When all you do is absorb, your ideas start to sound like everyone else’s—not because you lack intelligence, but because you’ve given your mind no time to make the material its own.
Without synthesis, output becomes mimicry.
You’re not shaping ideas; you’re forwarding them.
And at scale, that mimicry becomes dangerous.
We start mistaking repetition for understanding.
We hear an argument, store it, replay it—and feel smarter for doing so.
But nothing new is being made inside the mind.
Algorithms thrive on this loop.
They don’t reward integration or nuance; they reward velocity—how fast an idea can spread, how quickly it can trigger agreement or outrage.
So the inputs we receive are optimized not for thinking, but for reinforcement.
Each repetition strengthens the same neural pathways, narrowing what we’re capable of seeing.
Instead of expanding perspective, input becomes insulation.
The divide deepens not because people are more extreme, but because our cognitive diet has lost its middle layer.
Without synthesis, we stop metabolizing what we take in.
We can’t hold two ideas at once, or imagine how they might fit together.
We just keep ingesting and reacting, mistaking conviction for clarity.
Synthesis Is a Muscle You Have to Build
The more I studied the Default Mode Network, the more I realized how fragile this system is—and how quickly it weakens when neglected. Neuroscientists have shown that when external input drops, this network comes alive. It’s responsible for self-reflection, autobiographical memory, future thinking—the slow, integrative processes that make us who we are.
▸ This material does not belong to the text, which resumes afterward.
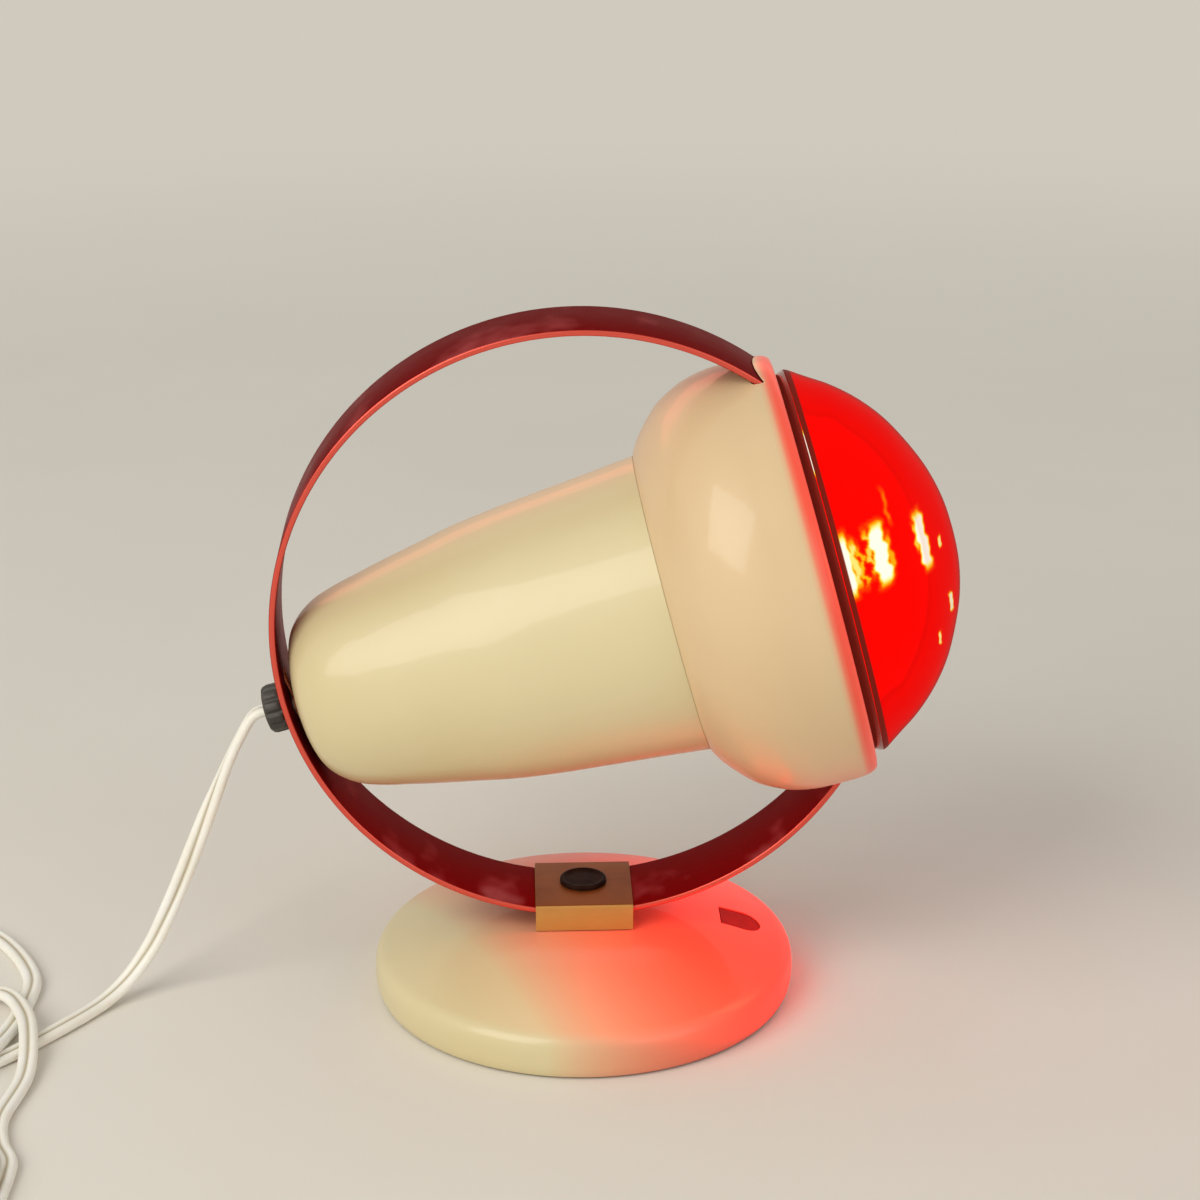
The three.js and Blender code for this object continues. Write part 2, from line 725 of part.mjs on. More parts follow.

But when we never reach that quiet state—when our attention is constantly tethered to something new—the brain adapts. It becomes better at scanning, worse at integrating. The very circuitry that connects ideas, emotions, and experiences begins to thin.
In other words: if you never stop consuming, your brain’s wiring adapts to non-stop consumption. The spaces where connection and insight form begin to atrophy.
Researchers have found that people who struggle with boredom—the ones who immediately reach for stimulation—show measurable changes in the Default Mode Network. It becomes harder for them to sustain attention, to self-regulate, to imagine. What begins as distraction ends as dependence: the more you resist boredom, the harder it becomes to tolerate it.
That means synthesis isn’t just a habit—it’s a muscle. And right now, most of us are badly out of shape.
What Losing That Muscle Feels Like
You scroll through article after article and still feel empty.
You finish a podcast and can’t recall what you learned.
You sit down to write, and realize every thought sounds borrowed.
It’s not a failure of curiosity or intelligence. It’s the result of a system that’s been trained for perpetual intake. We’ve overdeveloped the muscles for collecting and reacting, and let the ones for connecting and creating waste away.
The good news is that this muscle rebuilds quickly—if you give it space to work.
Three Small Ways to Rebuild It
Recover micro-boredom.
Don’t wait for a silent retreat. Start with the minute you’re waiting for the elevator, the red light, the grocery line. Resist the urge to fill it. Let your mind wander, even if it’s uncomfortable. You’re re-teaching your brain that it’s safe to idle.
Finish one, then stop.
After reading an article or watching a talk, pause before opening another. Sit with it. Ask: What does this connect to? What does it change? That moment of digestion is where input begins to turn into understanding.
Externalize one idea a day.
Write a paragraph. Draw a diagram. Say something out loud that you haven’t rehearsed. It’s not about output for others—it’s about forcing your mind to make shape from what it’s absorbed. Expression is the proof of synthesis.
We talk about “attention spans” as if they’re the problem, but the real crisis is integration—our ability to make sense of what we’re taking in.
Synthesis is how we metabolize thought, and we’ve been starving it.
Give your mind space to do what it evolved to do.
Let it get bored. Let it drift.
The strength returns faster than you think.